* [WORK TO COMPLETE]: Give all of the lines again exactly as they read.

[START OF SUPPLIED MATERIAL]

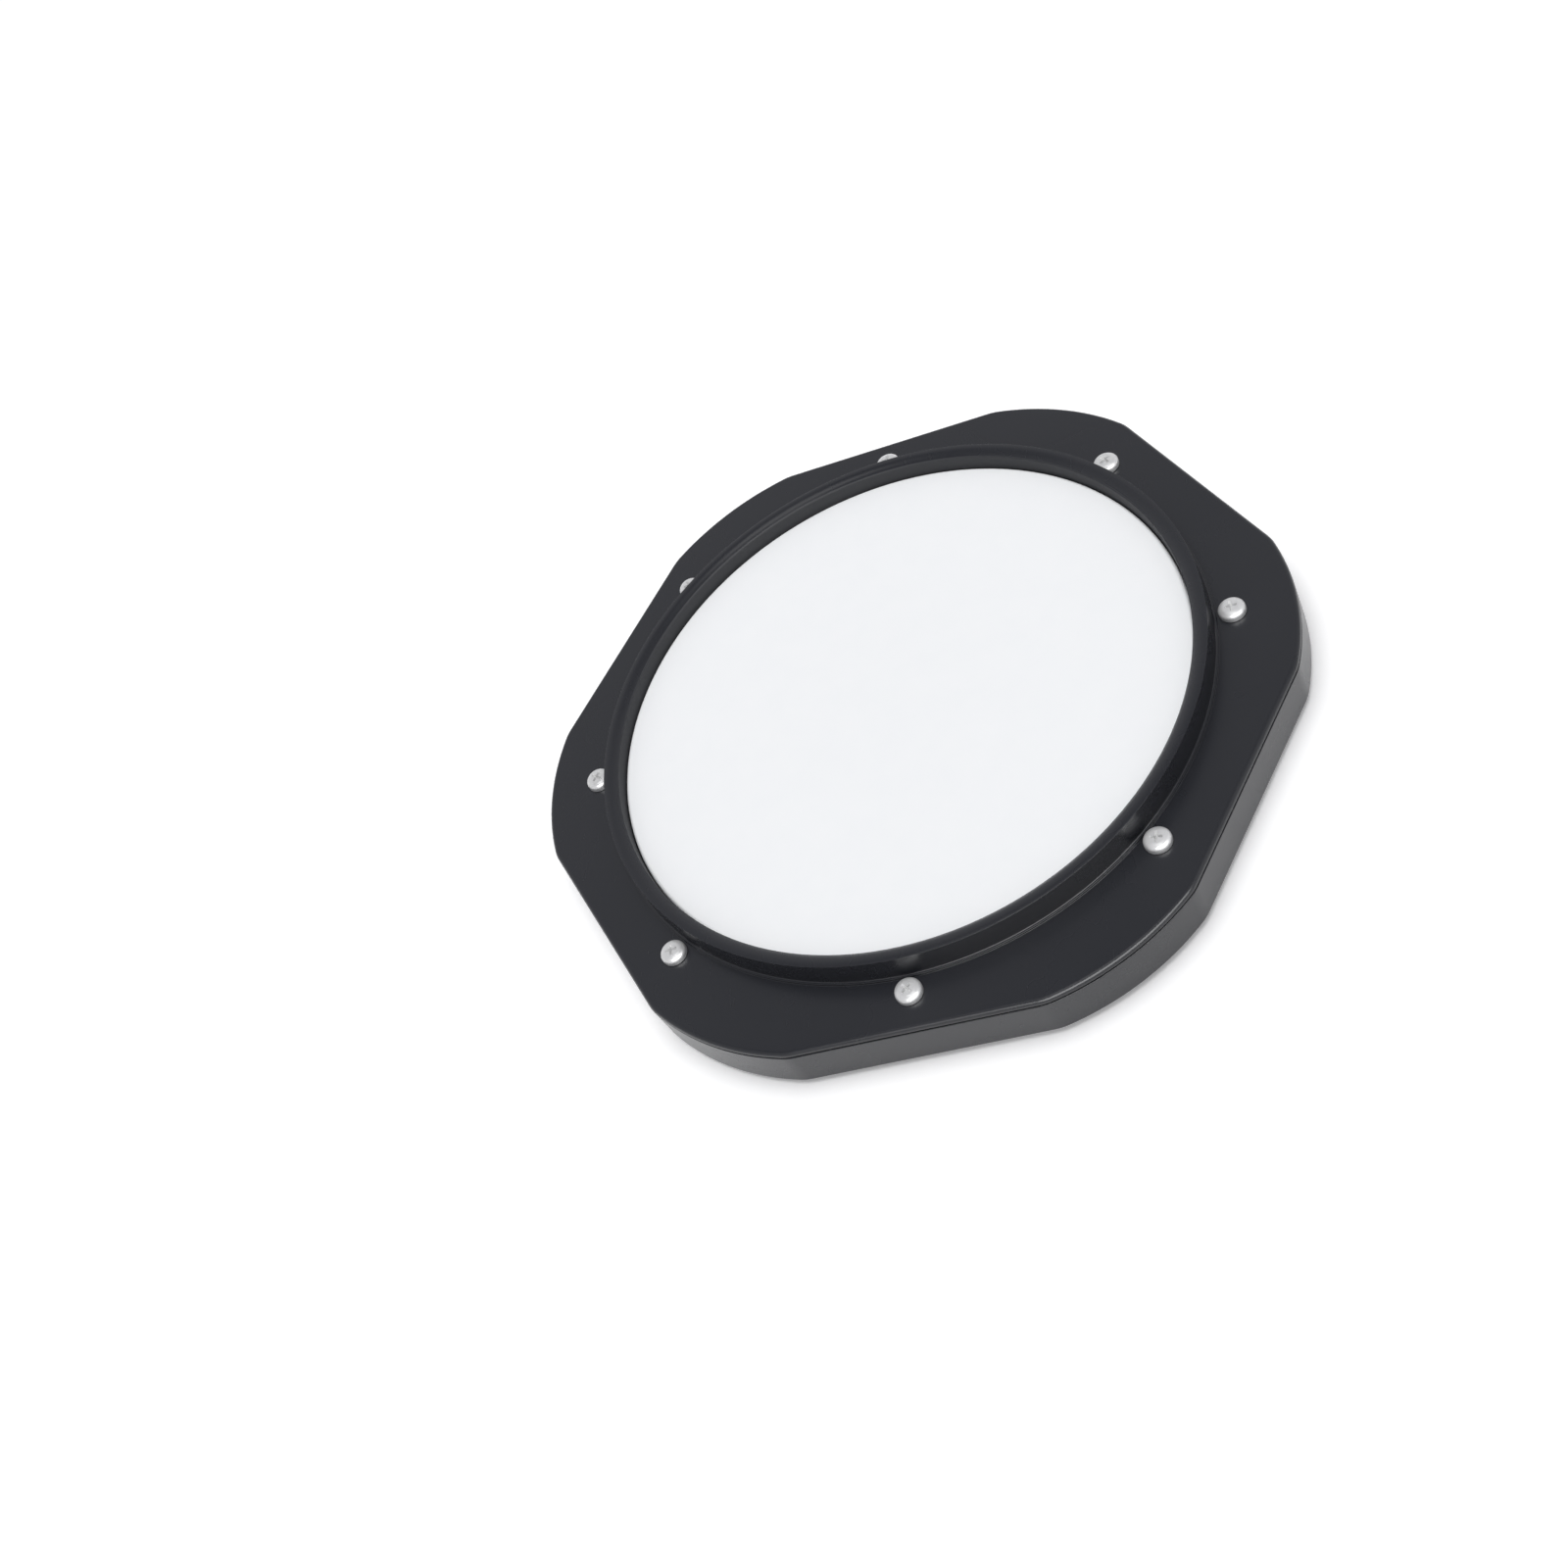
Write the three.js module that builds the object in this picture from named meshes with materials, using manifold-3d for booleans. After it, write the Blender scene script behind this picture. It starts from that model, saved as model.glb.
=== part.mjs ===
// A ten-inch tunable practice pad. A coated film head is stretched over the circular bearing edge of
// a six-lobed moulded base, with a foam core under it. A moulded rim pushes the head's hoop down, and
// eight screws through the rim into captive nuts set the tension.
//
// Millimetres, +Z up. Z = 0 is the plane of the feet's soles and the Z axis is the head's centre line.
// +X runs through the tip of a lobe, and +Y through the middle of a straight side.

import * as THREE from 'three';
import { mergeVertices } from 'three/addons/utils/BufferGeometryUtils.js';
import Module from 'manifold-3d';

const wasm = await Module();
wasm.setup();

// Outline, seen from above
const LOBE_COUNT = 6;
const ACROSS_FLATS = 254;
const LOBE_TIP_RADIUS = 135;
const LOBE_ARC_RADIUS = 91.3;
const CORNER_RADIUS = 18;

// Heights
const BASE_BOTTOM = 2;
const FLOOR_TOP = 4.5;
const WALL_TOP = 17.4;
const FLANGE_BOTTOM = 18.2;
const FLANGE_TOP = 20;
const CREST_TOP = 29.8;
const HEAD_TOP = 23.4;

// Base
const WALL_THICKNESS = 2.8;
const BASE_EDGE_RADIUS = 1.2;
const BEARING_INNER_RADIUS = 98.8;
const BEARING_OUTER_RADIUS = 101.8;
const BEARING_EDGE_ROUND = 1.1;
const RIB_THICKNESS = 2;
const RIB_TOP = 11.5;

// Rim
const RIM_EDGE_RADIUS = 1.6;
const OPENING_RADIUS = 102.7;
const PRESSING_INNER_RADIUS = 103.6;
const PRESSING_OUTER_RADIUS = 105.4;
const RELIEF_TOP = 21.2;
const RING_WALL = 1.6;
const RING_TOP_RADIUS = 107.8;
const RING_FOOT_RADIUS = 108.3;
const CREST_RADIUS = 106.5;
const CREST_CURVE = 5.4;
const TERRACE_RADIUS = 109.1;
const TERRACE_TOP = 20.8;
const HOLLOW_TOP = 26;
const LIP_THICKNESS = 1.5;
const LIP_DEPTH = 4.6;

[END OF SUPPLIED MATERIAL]

* [RESULT OF THIS TASK]:
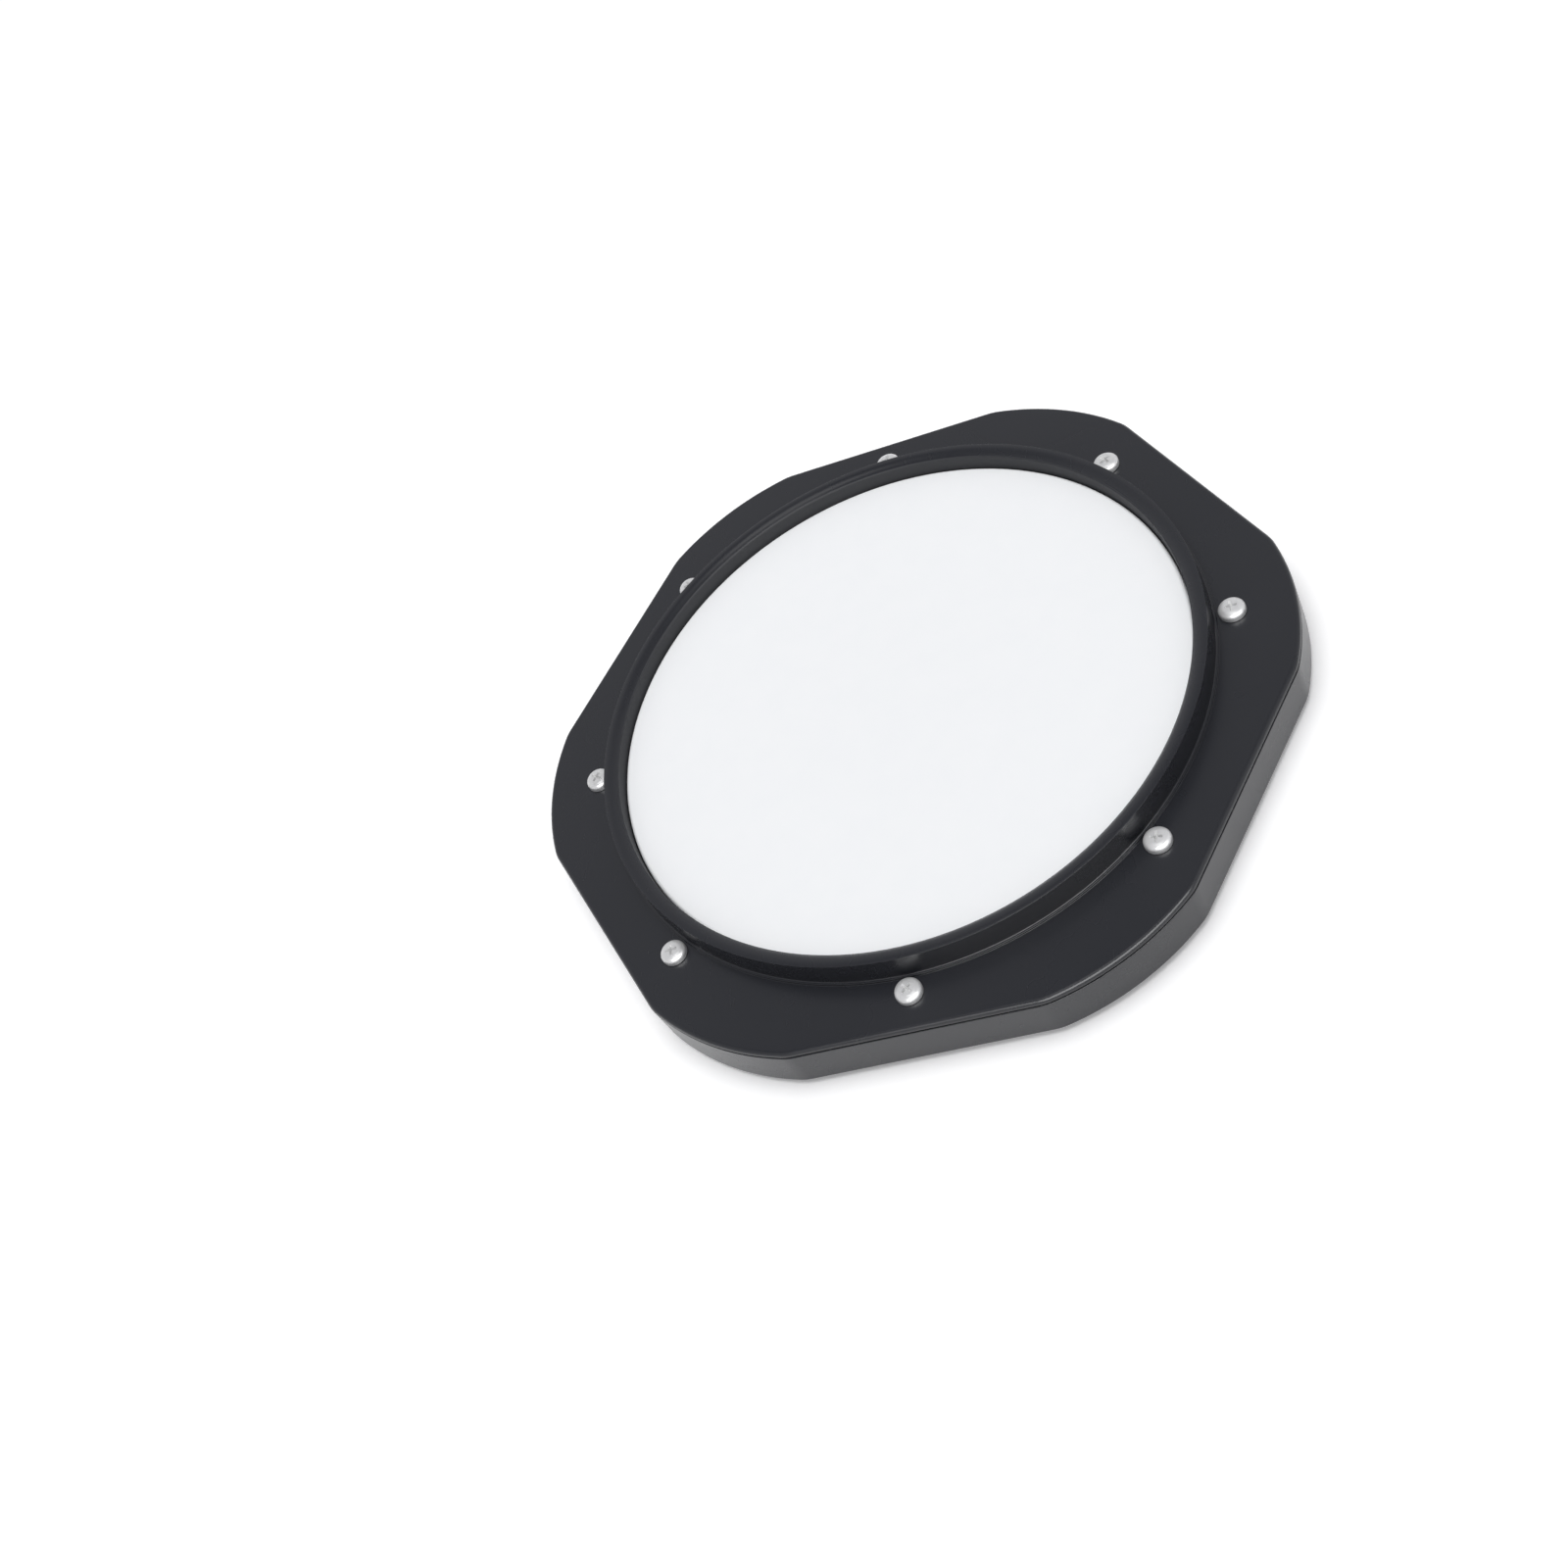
Write the three.js module that builds the object in this picture from named meshes with materials, using manifold-3d for booleans. After it, write the Blender scene script behind this picture. It starts from that model, saved as model.glb.
=== part.mjs ===
// A ten-inch tunable practice pad. A coated film head is stretched over the circular bearing edge of
// a six-lobed moulded base, with a foam core under it. A moulded rim pushes the head's hoop down, and
// eight screws through the rim into captive nuts set the tension.
//
// Millimetres, +Z up. Z = 0 is the plane of the feet's soles and the Z axis is the head's centre line.
// +X runs through the tip of a lobe, and +Y through the middle of a straight side.

import * as THREE from 'three';
import { mergeVertices } from 'three/addons/utils/BufferGeometryUtils.js';
import Module from 'manifold-3d';

const wasm = await Module();
wasm.setup();

// Outline, seen from above
const LOBE_COUNT = 6;
const ACROSS_FLATS = 254;
const LOBE_TIP_RADIUS = 135;
const LOBE_ARC_RADIUS = 91.3;
const CORNER_RADIUS = 18;

// Heights
const BASE_BOTTOM = 2;
const FLOOR_TOP = 4.5;
const WALL_TOP = 17.4;
const FLANGE_BOTTOM = 18.2;
const FLANGE_TOP = 20;
const CREST_TOP = 29.8;
const HEAD_TOP = 23.4;

// Base
const WALL_THICKNESS = 2.8;
const BASE_EDGE_RADIUS = 1.2;
const BEARING_INNER_RADIUS = 98.8;
const BEARING_OUTER_RADIUS = 101.8;
const BEARING_EDGE_ROUND = 1.1;
const RIB_THICKNESS = 2;
const RIB_TOP = 11.5;

// Rim
const RIM_EDGE_RADIUS = 1.6;
const OPENING_RADIUS = 102.7;
const PRESSING_INNER_RADIUS = 103.6;
const PRESSING_OUTER_RADIUS = 105.4;
const RELIEF_TOP = 21.2;
const RING_WALL = 1.6;
const RING_TOP_RADIUS = 107.8;
const RING_FOOT_RADIUS = 108.3;
const CREST_RADIUS = 106.5;
const CREST_CURVE = 5.4;
const TERRACE_RADIUS = 109.1;
const TERRACE_TOP = 20.8;
const HOLLOW_TOP = 26;
const LIP_THICKNESS = 1.5;
const LIP_DEPTH = 4.6;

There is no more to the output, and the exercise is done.